As if these gross economic policy and social services failures are not enough, Nigerians have to endure a political system that not only impoverishes them, but stifles their ambition and misdirects their creative energies to unnecessary social and political strife.
This aspect of the plight of Nigerians is caused by a military that imposed itself onto the saddle of political leadership in Nigeria even though they lack both the temperament and the skills necessary to successfully run a modern state. The training of the military is essentially to search and destroy.
The essence of war is that one side’s victory is equal to the defeat of the other side; a zero-sum game of the winner taking all, and brooks no in-between for compromise or accommodation. The imposition of the military’s command-and-control template became the loss of the freedom of expression, democratic ethics and federal structure of Nigeria.
The first wrong step the military took was the toppling of the civilian administrations of Prime Minister Tafawa Balewa and those of the Premiers in the four regions of the country. The second wrong step was the Unification Decree of 1966 that turned back the hands of the clock from federalism and made Nigeria a unitary state.
One grave consequence of the military intervention was the Civil War that reportedly resulted in the death of more than three million Nigerians.
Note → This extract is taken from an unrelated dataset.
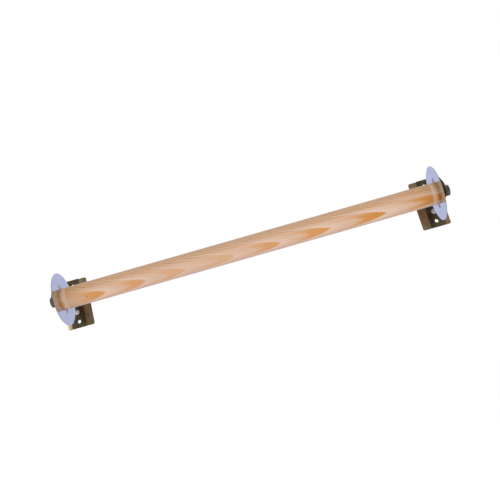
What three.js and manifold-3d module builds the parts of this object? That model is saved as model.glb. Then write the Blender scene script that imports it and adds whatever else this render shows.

It has been argued that the Civil War was the resurrection of the Wild, Wild West Riots that engulfed Western Nigeria, except that it was fought by the conventional armies with conventional weapons, and not the rag-tag political thugs, and was also fought in Eastern Nigeria, a different theatre of war.
The next wrong step was the splintering or balkanization of the hitherto viable regions into febrile states that are always broke and, like panhandlers, take beggar bowls to the Federal Allocation Accounts Committee to collect the monthly dole.